Te Tuma Paeroa (the "new Maori Trustee"), launched last month in Wellington as part of a rebranding exercise, is poised to play a key role in the progress of Maori business, holding just under 100,000 hectares of land spread over almost 2000 entities.
CEO Jamie Tuuta characterises the Maori economy as "a developing economy within a developed economy", undergoing a transformation within Maoridom itself, and in the way in which Maori business is perceived by wider New Zealand society. It is hoped that this will allow Maori businesses to lift a historically low return on assets, providing greater wealth for trusts and increasing benefits to landowners.
Tuuta acknowledges many of the problems that have led to weak performance in the economy remain beyond the control of Maori business. Just as in the wider New Zealand economy, Maori business can be periodically raised or felled by external climate, commodity, and currency shifts. But much of the problem is also structural and Te Tumu Paeroa has undergone a period of change and rebranding to address these issues.
Central to restructuring attempts have been efforts to more effectively utilise the Te Tuma Paeroa General Purposes Fund.
Tuuta says the fund will be used to "accelerate the rate of enterprise development and improve the returns for Maori landowners and the wider economy".
Attempts have been made to ensure the investment fund retains its value into the future, with the goal of creating a "truly intergenerational fund."
Tuuta is encouraged by the increasing diversification of Maori business. Specifically, Maori have demonstrated an aspiration to move from being "passive asset holders to more active managers of our land and assets".

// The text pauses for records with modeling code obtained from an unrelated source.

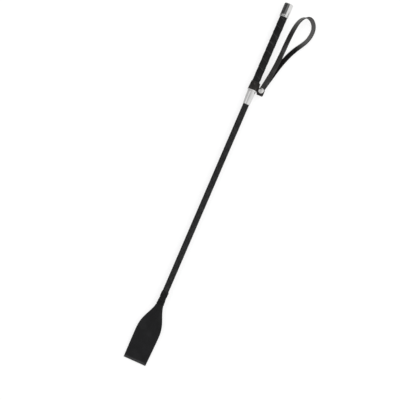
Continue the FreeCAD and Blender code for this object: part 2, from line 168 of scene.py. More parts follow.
class Skin:
    """Collects closed surfaces of one piece, with their materials and attributes."""

    def __init__(self):
        self.points, self.faces, self.slots = [], [], []
        self.coords, self.wear = [], []
        self.count = 0

    def rings(self, rings, slots=0, coords=None, wear=0.0, looped=False):
        """Surface through rings of points; the ends are closed, or joined if looped."""
        rings = np.asarray(rings, float)
        rows, across = rings.shape[:2]
        slots = np.broadcast_to(slots, across)
        base = self.count
        last = rows if looped else rows - 1
        for i in range(last):
            low, high = base + i * across, base + ((i + 1) % rows) * across
            for j in range(across):
                k = (j + 1) % across
                self.faces.append((low + j, low + k, high + k, high + j))
                self.slots.append(int(slots[j]))
        if not looped:
            self.faces.append(tuple(range(base, base + across)))
            self.faces.append(tuple(range(base + last * across, base + (last + 1) * across)))
            self.slots += [int(slots[0])] * 2
        self.points.append(rings.reshape(-1, 3))
        coords = rings if coords is None else np.broadcast_to(coords, rings.shape)
        self.coords.append(np.asarray(coords, float).reshape(-1, 3))
        wear = np.broadcast_to(wear, (rows, across))
        self.wear.append(np.asarray(wear, float).reshape(-1))
        self.count += rows * across

    def lathe(self, profile, segments, middle=(0, 0), up="y"):
        """Surface turned from a closed (radius, height) profile."""
        angles = np.linspace(0, 2 * math.pi, segments, endpoint=False)
        rings = []
        for radius, height in profile:
            side, front = radius * np.sin(angles), radius * np.cos(angles)
            level = np.full(segments, height)
            if up == "y":
                rings.append(np.stack([middle[0] + side, level, middle[1] + front], 1))
            else:
                rings.append(np.stack([middle[0] + side, middle[1] + front, level], 1))
        self.rings(rings, looped=True)

    def sweep(self, path, outward, section, slots=0, shift=0.0, wear=0.0, looped=False):
        """Section of (across, outward) points carried along a path; shift sets its texture apart."""
        path = np.asarray(path, float)
        along = np.roll(path, -1, 0) - np.roll(path, 1, 0) if looped else np.gradient(path, axis=0)
        across = np.cross(along, outward)
        across /= np.linalg.norm(across, axis=1)[:, None]
        outward = np.cross(across, along)
        outward /= np.linalg.norm(outward, axis=1)[:, None]
        section = np.asarray(section, float)
        section = np.broadcast_to(section, (len(path),) + section.shape[-2:])
        a, b = section[..., 0], section[..., 1]
        rings = path[:, None] + across[:, None] * a[..., None] + outward[:, None] * b[..., None]
        far = np.broadcast_to(chord_steps(path)[:, None] + shift * 13.1, a.shape)
        self.rings(rings, slots, np.stack([far, a + shift * 4.7, b], 2), wear, looped)

    def build(self, name, materials, body=None, sharp=40.0):
        mesh = bpy.data.meshes.new(name)
        points = np.concatenate(self.points) * MM
        mesh.from_pydata(points.tolist(), [], self.faces)
        mesh.polygons.foreach_set("material_index", self.slots)
        coords = mesh.attributes.new("coords", "FLOAT_VECTOR", "POINT")
        coords.data.foreach_set("vector", (np.concatenate(self.coords) * MM).reshape(-1))
        wear = mesh.attributes.new("wear", "FLOAT", "POINT")
        wear.data.foreach_set("value", np.concatenate(self.wear))
        shape = bmesh.new()
        shape.from_mesh(mesh)
        bmesh.ops.remove_doubles(shape, verts=shape.verts, dist=1e-7)
        bmesh.ops.dissolve_degenerate(shape, edges=shape.edges, dist=1e-8)
        bmesh.ops.recalc_face_normals(shape, faces=shape.faces)
        shape.to_mesh(mesh)
        shape.free()
        mesh.shade_smooth()
        mesh.set_sharp_from_angle(angle=math.radians(sharp))
        for material in materials:
            mesh.materials.append(material)
        piece = new_object(name, mesh)
        if body:
            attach(piece, body)
        return piece


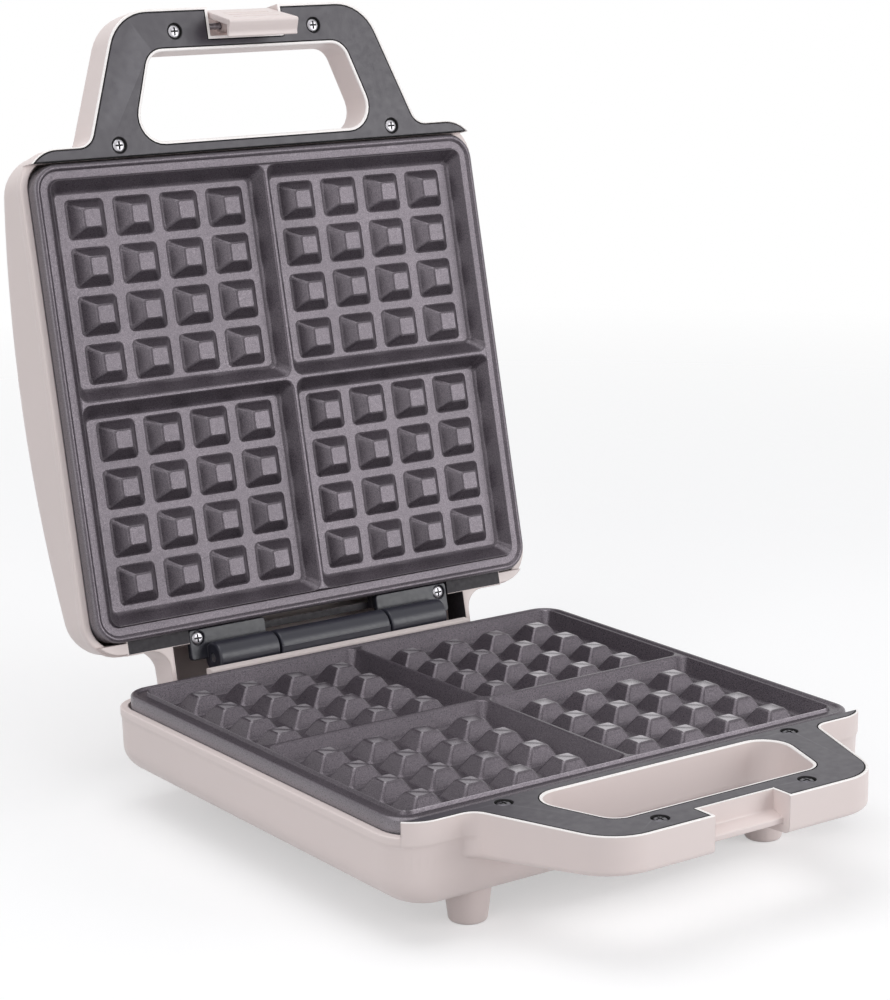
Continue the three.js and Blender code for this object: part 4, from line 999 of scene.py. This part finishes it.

This active management is evident in the rural sector, with the majority Maori-owned milk processing company Miraka looking beyond the farm gate in becoming more market-faced and value chain oriented. Driving the change has been an acceptance that human capital is the most important economic asset owned by Maori.

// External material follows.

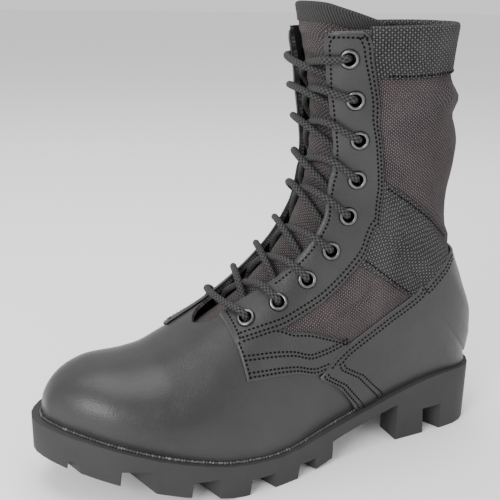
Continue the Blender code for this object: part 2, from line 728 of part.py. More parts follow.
# Tongue: section, half its width round the foot in shaft halves, how far it lies under the upper's face
TONGUE_HALF, TONGUE_UNDER = 1, 2
TONGUE_ROWS = [
    (7.7, 0.60, 0.0029),
    (8.5, 0.66, 0.0040),
    (9.5, 0.75, 0.0078),
    (12.0, 0.85, 0.0080),
    (18.0, 0.95, 0.0080),
    (24.0, 1.15, 0.0080),
    (28.0, 1.48, 0.0080),
    (30.0, 1.62, 0.0080),
]
TONGUE_SWELL = 0.0042  # how far its middle rises between the lacing edges
TONGUE_SECTIONS = [7.7, 8.5, 9.5, 10.5, 12, 13, 14, 15, 16.5, 18, 19.5, 21, 23, 25, 27, 28.5, 29.9]
TONGUE_DROP = (26.0, 0.19)  # section from which its sides fall off, and by how much of a section for each
TONGUE_ACROSS = 6  # columns of its mesh on each side of the ridge


def tongue():
    """The padded tongue under the lacing gap, its middle swelling up between the edges."""
    outside, inside, quads = [], [], []
    first = TONGUE_SECTIONS[0]
    for section in TONGUE_SECTIONS:
        half = SHAFT_HALF * float(curve(TONGUE_ROWS, TONGUE_HALF, section))
        under = float(curve(TONGUE_ROWS, TONGUE_UNDER, section))
        for column in range(-TONGUE_ACROSS, TONGUE_ACROSS + 1):
            side = OUTER if column > 0 else INNER
            way = abs(column) / TONGUE_ACROSS
            at = section - TONGUE_DROP[1] * max(0, section - TONGUE_DROP[0]) * way**2
            share = way * half / float(SKINS[side].girth(at))
            swell = TONGUE_SWELL * min(1, (section - first) / 3) * max(0, math.cos(math.pi * way)) ** 2
            lift = (swell if way < 0.5 else 0.0) - under
            outside.append(SKINS[side].at(at, share, lift))
            inside.append(SKINS[side].at(at, share, lift - TONGUE))
    width = 2 * TONGUE_ACROSS + 1
    for row in range(len(TONGUE_SECTIONS) - 1):
        for column in range(width - 1):
            here = row * width + column
            quads.append([here, here + 1, here + width + 1, here + width])
    return wall("tongue", outside, inside, quads, nylon)


def rows_of(sides, low, high, own, span):
    """An overlay's rows: its ends, its own, the upper's, and where its edges cross the upper's columns."""
    rows = {low, high, *own}

    def add(row):
        if low < row < high and min(abs(row - other) for other in rows) > ROW_STEP:
            rows.add(row)

    for row in UPPER_ROWS:
        add(row)
    trial = np.linspace(low, high, int((high - low) / ROW_STEP))
    for side in sides:
        skin = SKINS[side]
        across = np.array([[skin.across(section, edge) for edge in span(skin, section)] for section in trial])
        for place in np.argwhere(np.diff(np.floor(across), axis=0)):
            here, there = across[place[0], place[1]], across[place[0] + 1, place[1]]
            part = (math.floor(max(here, there)) - here) / (there - here)
            add(float(trial[place[0]] + part * (trial[1] - trial[0])))
    return sorted(rows)


def overlay(name, sides, low, high, own, span, thick, finish, lift=OVERLAY):
    """A piece on the upper's flats; span gives the shares at which it begins and ends in a section."""
    sections = rows_of(sides, low, high, own, span)

    def place(side, row, column):
        section = sections[row]
        first, last = span(SKINS[side], section)
        last = max(last, first + NARROWEST)
        lines = SKINS[side].columns(section)
        snap = SNAP * (lines[1] - lines[0])
        share = float(lines[column])
        if share < first + snap:
            share = first
        elif share > last - snap:
            share = last
        return section, share

    return sheet(name, sides, len(sections) - 1, place, lift, lift + thick, finish)


def eyestay(side):
    """The leather facing that carries one side's eyelets, its foot running on over the vamp."""
    low, high = STAY_FOOT[side], STAY_ROUND[-1][0]
    own = [row[0] for row in STAY_ROUND]

    def span(skin, section):
        first = float(skin.throat(section))
        if side == INNER and section < STAY_LEAVES:
            first = FLAP_EDGE + FLAP_LEAN * (STAY_LEAVES - section)
        last = float(skin.stay_rear(section))
        pull = float(curve(STAY_ROUND, 1, section)) * (last - first)
        return first + pull, last - pull

    name = "eyestay_outer" if side == OUTER else "eyestay_inner"
    return overlay(name, (side,), low, high, own, span, STAY_THICK, leather)


def band(side):
    """The leather band along the side, between the eyestay's foot and the heel counter."""
    own = [row[0] for row in BAND_EDGES]

    def span(skin, section):
        first, last = (float(curve(BAND_EDGES, edge, section)) for edge in (1, 2))
        if section > COUNTER_TOP[0][0]:
            last = min(last, float(curve(COUNTER_TOP, 1, section)) - SEAM_SHARE)
        return first, last

    name = "band_outer" if side == OUTER else "band_inner"
    return overlay(name, (side,), own[0], own[-1], own, span, BAND_THICK, leather)


def backstay():
    """The leather strip up the middle of the back above the counter."""

    def span(skin, section):
        return skin.away(section, 1.0, -BACKSTAY_HALF), 1.0

    return overlay("backstay", (OUTER, INNER), *BACKSTAY, [], span, BAND_THICK, leather)


def counter():
    """The heel counter, one piece of leather round the back, its front ends running down to the sole."""
    own = [row[0] for row in COUNTER_FRONT + STRAP_TOP[1:]]
    high = COUNTER_TOP[-1][0] - 0.01

    def span(skin, section):
        return float(curve(COUNTER_TOP, 1, section)), float(curve(COUNTER_FRONT, 1, section))

    return overlay("counter", (OUTER, INNER), own[0], high, own, span, COUNTER_THICK, leather)


def ankle_strap(side):
    """The webbing across the ankle from the eyestay to the counter."""
    low, high = STRAP_LOW[0][0] + 0.1, STRAP_TOP[-1][0]
    own = [row[0] for row in (STRAP_LOW + STRAP_TOP)[1:]]

    def span(skin, section):
        first = skin.away(section, float(skin.stay_rear(section)), SEAM)
        last = float(curve(COUNTER_TOP, 1, section)) - SEAM_SHARE
        if section < STRAP_LOW[-1][0]:
            last = min(last, float(curve(STRAP_LOW, 1, section)))
        if section > STRAP_TOP[0][0]:
            first = max(first, float(curve(STRAP_TOP, 1, section)))
        return first, last

    name = "ankle_strap_outer" if side == OUTER else "ankle_strap_inner"
    return overlay(name, (side,), low, high, own, span, WEB_THICK, nylon)


def collar_band():
    """The webbing bound round the collar."""
    low, own = COLLAR_LOW[0][0] + 0.1, [row[0] for row in COLLAR_LOW[1:]]

    def span(skin, section):
        first = skin.away(section, float(skin.stay_rear(section)), SEAM)
        return first, float(curve(COLLAR_LOW, 1, section))

    return overlay("collar_band", (OUTER, INNER), low, COLLAR, own, span, WEB_THICK, nylon, COLLAR_LIFT)


def eyelet_frame(side, section, share):
    """A frame in an eyelet's place: z outward, its origin as high as the eyestay reaches under the rim."""
    skin = SKINS[side]
    face = OVERLAY + STAY_THICK
    at, out = Vector(skin.flat(section, share, face)), Vector(skin.normal(section, share))
    before, after = skin.at(section - 0.1, share), skin.at(section + 0.1, share)
    sections = 0.2 * EYELET_RADIUS / float(np.linalg.norm(after - before))
    shares = EYELET_RADIUS / float(skin.girth(section))
    rise = 0.0
    for step in range(2 * EYELET_SIDES):
        angle = math.pi * step / EYELET_SIDES
        beside = skin.flat(section + sections * math.sin(angle), share + shares * math.cos(angle), face)
        rise = max(rise, (Vector(beside) - at).dot(out))
    return Matrix.Translation(at + out * rise) @ out.to_track_quat("Z", "Y").to_matrix().to_4x4()


def ring(name, profile, sides, frame, finish):
    """A closed ring turned round a frame's z from a closed profile of (radius, height)."""
    vertices, faces = [], []
    count = len(profile)
    for step in range(sides):
        angle = math.tau * step / sides
        for radius, height in profile:
            vertices.append(frame @ Vector((radius * math.cos(angle), radius * math.sin(angle), height)))
    for step in range(sides):
        here, there = step * count, (step + 1) % sides * count
        for k in range(count):
            after = (k + 1) % count
            faces.append([here + k, there + k, there + after, here + after])
    return node(name, vertices, faces, finish)


def drum(frame, radius, low, high, sides):
    """A solid cylinder along a frame's z."""
    vertices = []
    for height in (low, high):
        for step in range(sides):
            angle = math.tau * step / sides
            vertices.append(frame @ Vector((radius * math.cos(angle), radius * math.sin(angle), height)))
    faces = [list(range(sides)), list(range(2 * sides - 1, sides - 1, -1))]
    faces += [[k, (k + 1) % sides, (k + 1) % sides + sides, k + sides] for k in range(sides)]
    return node("drum", vertices, faces, steel)


def eyelets(shaft, stays):
    """Punch the holes through the upper and the eyestays and set a ring in each."""
    rings = []
    profile = [
        (EYELET_BORE, -EYELET_DEEP),
        (EYELET_BARREL, -EYELET_DEEP),
        (EYELET_BARREL, GAP),
        (EYELET_RADIUS, GAP),
        (EYELET_RADIUS - EYELET_RIM / 2, GAP + EYELET_RIM),
        (EYELET_BORE + EYELET_RIM / 2, GAP + EYELET_RIM),
    ]
    for side in (OUTER, INNER):
        for number, row in enumerate(EYELETS, 1):
            frame = eyelet_frame(side, row[0], row[1] if side == OUTER else row[2])
            for target in (shaft, stays[side]):
                drill(target, [drum(frame, EYELET_BARREL + GAP, -2 * EYELET_DEEP, EYELET_DEEP, EYELET_SIDES)])
            label = "outer" if side == OUTER else "inner"
            rings.append(ring(f"eyelet_{label}_{number}", profile, EYELET_SIDES, frame, steel))
    return rings


def cord(name, points, radius, sides, finish):
    """A round cord along points, with flat ends."""
    way = [Vector(point) for point in points]
    vertices, faces = [], []
    across = None
    for k, point in enumerate(way):
        ahead = (way[min(k + 1, len(way) - 1)] - way[max(k - 1, 0)]).normalized()
        if across is None:
            across = ahead.orthogonal()
        across = (across - ahead * across.dot(ahead)).normalized()
        other = ahead.cross(across)
        for step in range(sides):
            angle = math.tau * step / sides
            vertices.append(point + (across * math.cos(angle) + other * math.sin(angle)) * radius)
    for k in range(len(way) - 1):
        for step in range(sides):
            after = (step + 1) % sides
            here, there = k * sides, (k + 1) * sides
            faces.append([here + step, here + after, there + after, there + step])
    faces += [list(range(sides))[::-1], list(range((len(way) - 1) * sides, len(way) * sides))]
    return node(name, vertices, faces, finish)


LACE_RISE = OVERLAY + STAY_THICK + GAP + LACE_RADIUS + 0.0009  # middle of a crossing over the eyestays
LACE_STAND = EYELET_RADIUS + LACE_RADIUS + 0.0006  # how far a crossing stops short of an eyelet's middle
LACE_STEP = 0.06  # part of a section by which a crossing ends ahead of an eyelet or behind it
LACE_IN = 0.0015  # how far inside the lacing gap a crossing leaves the eyestay's edge
LACE_DIP = 0.0030  # how far the middle of a crossing is below the foot's ridge line there


def lace():
    """The crossings and the bar at the toe end as one joined lattice over the gap."""

    def spot(side, number, forward, inside):
        """A point over an eyelet's front, or over the edge of the gap in front of it."""
        section, share = EYELETS[number][0] + forward, EYELETS[number][1 if side == OUTER else 2]
        skin = SKINS[side]
        if inside:
            share, stand = float(skin.throat(section)), LACE_IN
        else:
            stand = LACE_STAND
        return skin.at(section, skin.away(section, share, -stand), LACE_RISE)

    def bar(start, finish, forward):
        """A bar from one eyelet's front to another's, bowed over the ridge between them."""
        (side, number), (other, after) = start, finish
        way = [spot(side, number, forward, inside) for inside in (False, True)]
        section = (EYELETS[number][0] + EYELETS[after][0]) / 2 + (forward if after == number else 0)
        way.append(SKINS[OUTER].at(section, 0.0, LACE_RISE - LACE_DIP))
        back = forward if after == number else -forward
        way += [spot(other, after, back, inside) for inside in (True, False)]
        return cord("bar", way, LACE_RADIUS, LACE_SIDES, cotton)

    made = bar((OUTER, 0), (INNER, 0), -2 * LACE_STEP)
    for number in range(len(EYELETS) - 1):
        for side in (OUTER, INNER):
            crossing = bar((side, number), (-side, number + 1), LACE_STEP)
            drill(made, [crossing], "UNION")
    made.name = made.data.name = "lace"
    return made


for thing in list(bpy.data.objects):
    bpy.data.objects.remove(thing)

rubber = material("rubber", (0.035, 0.035, 0.036), 0.75)
leather = material("leather", (0.045, 0.045, 0.046), 0.5)
nylon = material("nylon", (0.05, 0.045, 0.046), 0.9)
felt = material("felt", (0.12, 0.11, 0.10), 0.95)
steel = material("steel", (0.08, 0.08, 0.08), 0.3)
cotton = material("cotton", (0.03, 0.03, 0.032), 0.9)

shaft = upper()
stays = {side: eyestay(side) for side in (OUTER, INNER)}
rings = eyelets(shaft, stays)
pieces = [outsole(), insole(), shaft, tongue(), stays[OUTER], stays[INNER], band(OUTER), band(INNER)]
pieces += [backstay(), counter(), ankle_strap(OUTER), ankle_strap(INNER), collar_band()]
pieces += rings
pieces.append(lace())
for piece in pieces:
    smooth(piece)

spots = np.array([vertex.co for piece in pieces for vertex in piece.data.vertices])
low, high = spots.min(axis=0), spots.max(axis=0)
stand = bpy.data.objects.new("stand", None)
bpy.context.scene.collection.objects.link(stand)
stand.location = (-(low[0] + high[0]) / 2, -(low[1] + high[1]) / 2, 0)
for piece in pieces:
    piece.parent = stand
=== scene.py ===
# %% [markdown]
# # A left jungle boot
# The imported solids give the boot's true size and place. This lesson dresses them: leather, nylon cloth,
# webbing, thread, a braided lace, steel eyelets and a lugged rubber sole, seen from the photograph's side.
# Every length is in metres. x runs forward from the heel, y to the wearer's left, z up from the floor.

import math

import bpy
import numpy as np
from mathutils import Matrix, Vector


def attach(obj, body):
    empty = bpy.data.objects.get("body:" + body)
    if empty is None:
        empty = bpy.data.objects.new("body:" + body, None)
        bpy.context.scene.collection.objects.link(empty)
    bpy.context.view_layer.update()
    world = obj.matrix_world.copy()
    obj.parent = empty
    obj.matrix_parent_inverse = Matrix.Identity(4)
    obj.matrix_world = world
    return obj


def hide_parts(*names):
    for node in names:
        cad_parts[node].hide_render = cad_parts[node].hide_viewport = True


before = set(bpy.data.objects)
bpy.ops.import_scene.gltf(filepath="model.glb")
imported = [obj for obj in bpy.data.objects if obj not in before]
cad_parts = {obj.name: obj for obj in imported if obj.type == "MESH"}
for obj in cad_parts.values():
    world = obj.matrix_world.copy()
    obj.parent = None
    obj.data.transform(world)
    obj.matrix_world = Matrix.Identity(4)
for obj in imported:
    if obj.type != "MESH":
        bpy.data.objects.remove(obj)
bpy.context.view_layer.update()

# %% [markdown]
# ## The last
# A shoemaker builds an upper over a last. Here the last is a table of sections, from the tip of the toe
# over the instep to the collar, and a share of the way round each section from the ridge to the sole or
# to the middle of the back. Every piece is cut in these two numbers, so all of them fit one another.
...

Te Tuma Paeroa has been putting some emphasis on this through working with others to continue to develop Maori talent at a governance and leadership level. An example is the Maori Primary Sector Bootcamp, providing opportunities for 30 senior Maori business leaders to attend Stanford University for a week, with the intention that those business leaders will be able to make a significant impression on the Maori economy upon their return. Tuuta is confident excellent leadership will mean that Maori are well placed, given the current asset base, to increase economic performance and growth.
At the recent Fielddays Tuuta joined a panel of six prominent people involved in Maori agribusiness including Traci Houpapa from the Federation of Maori Authorities; Kingi Smiler from Miraka; and Ben Dalton from the Ministry of Primary Industries Maori Primary Sector Partnerships branch to focus on how to lift the performance of Maori agribusiness.
"There is a discernable shift happening in the ownership and management of Maori freehold land," says MPI's outgoing Director General Wayne McNee. "Maori landowners are taking a more active approach to fully capitalise on huge gains possible by increasing the productivity and profitability of assets, and by making the most of opportunities to develop the value of its primary produce.
"Our estimates show this could generate another $1.1 billion in export revenue, which would make a real difference to Maori communities and the wider New Zealand economy."